This invention relates to machines for making chips from brushwood and the like. These are used by tree surgeons, contractors, and public authorities, to clear waste timber and turn it into a particulate material useful for mulching, compost production, and possibly as a material for making wood-based products such as chip-board.
The industry standard machine has a feed roller or rollers provided with teeth to grip and embed in the branches, small diameter logs, twigs and the like, and feed these through a throat to meet a flywheel generally at a radial position relative to its center. The flywheel is massive because of the requirements, and carries cutter blades on one face at a plurality of radial locations, typically three, each of which is a straight blade which has its cutting edge extending parallel to an individual radius of the flywheel and of a length corresponding to a particular dimension of the throat. One edge of the throat provides a second cutting edge. As each blade moves over the throat and across the second cutting edge, the end of the fed material, which projects beyond that edge, is impacted by the blade and chopped off Because of the nature of the material with a grain structure, a large area, as of a log, is fractured into a large number of chips. Small cross-sectional areas such as twigs may form only a single chip with each cutting stroke.

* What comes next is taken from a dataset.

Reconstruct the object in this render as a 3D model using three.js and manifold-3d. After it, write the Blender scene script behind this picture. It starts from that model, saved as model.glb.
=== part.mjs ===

The flywheel may rotate at a high speed on the order of hundreds or thousands of RPM, and there is considerable noise from the cutters operation as well as from the driving source. The blade life is relatively short between each re-sharpening operation or replacement, due to ordinary wear and tear, and to foreign bodies which tend to be fed in, e.g., stones or grit. In ordinary operations, a chipper run more-or-less continuously during working shifts may need sharpening every 15-30 hours, and can be re-sharpened a limited number of times.
The object of the invention is to provide improvements, particularly in shortening down-time when sharpening is called for, in reducing cost of re-sharpening, and in reducing the cost of replacement blades. Supplementary objects include reducing noise and power requirements.